Because your farmhouse sink will be fully supported by the base cabinet, it is important to get the correct size of base cabinet. Your base cabinet should measure 3" longer in length than your farmhouse sink. For example, if you have a base cabinet that measures 36" wide it will support a 33" sink. This will allow a bit of wooden cabinet trim on each side of the sink, which will keep your sink from resting against the dishwasher or drawer next to it. Additionally, this will provide the needed space within the cabinet below to properly build the bracing that the sink will rest on.

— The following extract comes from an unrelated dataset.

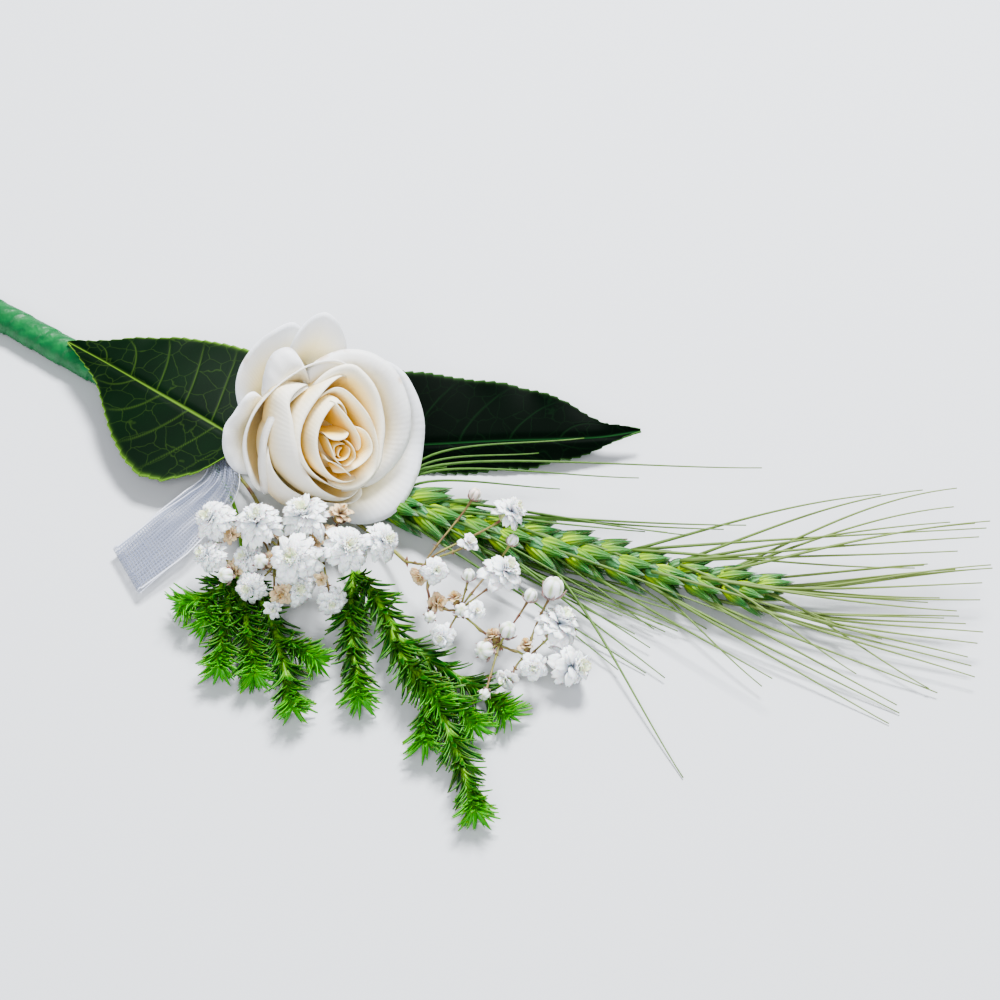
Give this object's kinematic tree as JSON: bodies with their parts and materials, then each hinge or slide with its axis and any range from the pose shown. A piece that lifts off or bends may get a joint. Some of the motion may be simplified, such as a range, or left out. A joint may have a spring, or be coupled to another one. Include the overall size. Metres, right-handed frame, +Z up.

Many people prefer having two bowls in their kitchen sink, using one side as a prep sink only, or each side to wash and dry dishes independently. While double bowl farmhouse sinks are available, single bowls are much more common. If this is a concern, note that there are several ways to make farmhouse sinks more functional to suit your needs. A rinsing tub can be used to soak and rinse smaller items such as cutlery or sort dishes within the basin. This is a great option because it is portable, giving you the option to use the entire bowl for large items as needed. Wool or microfiber drying mats and drying racks are another great portable option. Each can rest on the countertop or be set aside when not in use.
Cleaning your farmhouse sink will vary depending on the material selected. We recommend inserting a sink grid into the sink basin to prevent your sink from being scuffed or damaged by heavy pots, pans or baking dishes. In addition to protecting the surface of your sink, sink grids also keep items off the bottom the sink which restrict water from getting to the drain, allowing your sink to drain better.